Everyone loves music. And students of foreign languages love to learn about songs sung in the language they are learning. They often want to know what they mean. Unlike a lot of music in Spanish, where the song is a story with accompanying music, British and American rock and pop tends to be about the tune, with any old lyrics they think of added later. Quite often, the words mean nothing more than the lyricist was on a lot of drugs at the time.

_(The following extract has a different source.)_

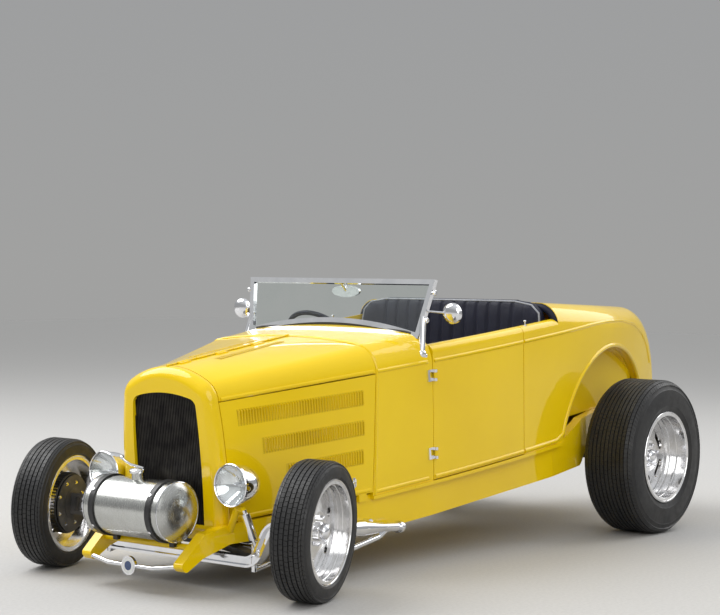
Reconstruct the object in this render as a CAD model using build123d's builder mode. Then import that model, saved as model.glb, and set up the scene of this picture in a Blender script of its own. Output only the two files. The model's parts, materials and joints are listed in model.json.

So what is the value of a music orientated lesson? Is it worth the effort? Well, it can be done if you choose your song carefully. It’s a good idea to add some grammar in there somewhere too. I’ve done a few songs, the latest being Tom’s Diner by Suzanne Vega. It’s a three part lesson. Firstly I dictated the first half of the song to them, but without any prepositions. There’s a few tricky words in there and some homophones – words that sound exactly the same, but are spelt differently. Eg ‘Tour’ and ‘Tore’. For the second part, I give them a print out of the lyrics with blanks where the prepositions are. They get 5 minutes to guess the prepositions, and then they get to listen to the song to check their answers.
There’s a bit of everything in the lesson. Listening, grammar, reading and more listening. I chose Tom’s Diner because there is an acapella version on YouTube. Not brilliant quality, but good enough. It’s no good playing a song where the words are drowned out!